How the shortest solver works

For small boards the app searches by tap count: first boards one tap away, then two taps away, and so on. The first time it reaches the zero board, that number is the true minimum number of physical taps.

For larger boards with prime state counts \(n=2,3,5\), it simplifies the rows of \(Ax=-s\). If the simplified system leaves choices that are not forced, the solutions are \(x_0+\ker(A)\). When the search over those extra tap-count vectors is small enough, the app enumerates them and chooses the one minimizing \(\ell(x)\). If that exact search is too large, or \(n\) is composite and the board is too large for that search, the game falls back to a known solving plan instead of claiming a proof of minimality.

The shortest tap-count vector is not necessarily unique.
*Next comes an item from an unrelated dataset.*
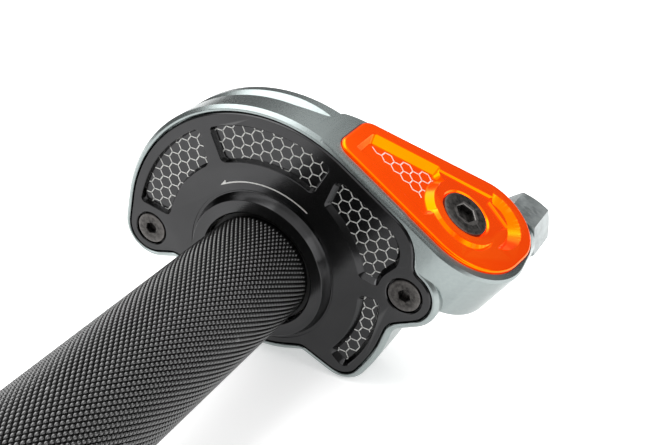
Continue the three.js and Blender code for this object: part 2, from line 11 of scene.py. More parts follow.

Distinct solutions can tie for the same \(\ell(x)\), and a single vector can be played in many tap orders. The app keeps the same shortest plan every time when it can prove the minimum. It does not currently mark whether all shortest plans are unique.

Tiles with lock icons and empty holes

A tile with a lock icon stays in the board vector because its value must become zero, and nearby taps may still change it. It does not get its own tap choice in \(x\) because it cannot be tapped directly. An empty hole is left out of the ordered list \(P\), so the equation only tracks active board positions. This is how the same equation adapts to irregular boards.

How the generator uses this

The generator uses the same ingredients: board shape, tiles with lock icons, empty holes, tap pattern, and effect vectors. It chooses or verifies a starting vector \(s\) together with a tap-count vector \(x\) satisfying \(s+Ax=0\). When the exact solver is available, it searches the solution set for a short tap-count vector so the star thresholds have a mathematical basis. Hints use a stored plan one tap at a time.